Reindustrialisation is often discussed through factories, energy, infrastructure, and manufacturing supply chains. Modern industrial capacity is also shaped by software, automation, cyber security, cloud infrastructure, data management, and applied AI. Those systems influence energy demand planning, transport reliability, housebuilding programmes, public spending oversight, and the quality of local services.

Gawthorp said: “The reindustrialisation agenda brings this into sharp focus. Modern industry relies on software, automation, cloud infrastructure, cyber security and now AI. The same applies to utilities, public transport, housebuilding and high street regeneration. These are not abstract technology questions. They shape local demand planning, regional business growth, public spending oversight, and the quality of services people rely on every day.

“His emphasis on technical education, apprenticeships and work placements is important in this context. A reindustrialised Britain will need people who can build and maintain the systems behind it, from data platforms and testing environments to operational AI tools and secure digital services. Regional growth will depend on that practical capability as much as on funding or new powers.

“Devolution gives regions a chance to shape their own future, but the delivery burden should not be underestimated. If the ambition is good growth in every postcode, investment in data, digital infrastructure and technical skills has to be part of the plan from the start.”

The entrepreneurship community is also looking for evidence that a regional growth agenda would make it easier to start, scale, and exit companies. Access to capital, founder networks, commercial advice, procurement opportunities, talent pipelines, and exit routes all shape whether growth spreads beyond existing clusters.

Keith Griffiths, founder and CEO of The Entrepreneur Festival, said: “It is encouraging to hear Andy Burnham’s commitment to making Britain an ‘innovation nation.’ But if he is serious about delivering growth in every postcode he must start with the people who create growth: entrepreneurs.

“His speech touched on the importance of backing entrepreneurs, but the real test will be turning ambition into concrete policies that make it easier to start, scale and exit a business.

“Every successful company begins with someone willing to take a risk, create jobs and invest in their community. Now it is time for the government to support those entrepreneurs on every step of their journey.”
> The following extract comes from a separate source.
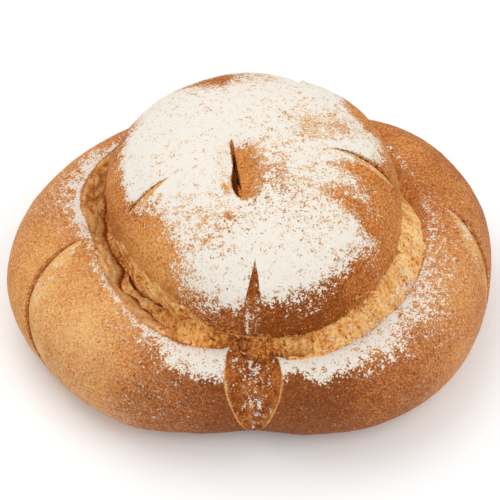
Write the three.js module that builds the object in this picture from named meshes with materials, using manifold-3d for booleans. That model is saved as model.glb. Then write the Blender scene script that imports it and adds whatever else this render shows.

The fiscal backdrop remains a constraint. Burnham’s commitment to existing rules offers reassurance that the agenda is not being pitched as an unfunded spending surge, but the scale of the programme leaves difficult choices ahead. Council housebuilding, utilities reform, transport improvements, technical education, and high street renewal all require a combination of public funding, private capital, local delivery capacity, and long-term political discipline.

The reaction points to a practical benchmark for any rewired state: whether it becomes easier to work with, faster to procure from, better at using data, more serious about technical skills, and more responsive to the needs of growing companies.

Burnham has placed local growth at the centre of his economic pitch. The next phase will be judged by whether entrepreneurs, scale-ups, and regional employers can see the difference in the decisions that affect investment, hiring, and expansion.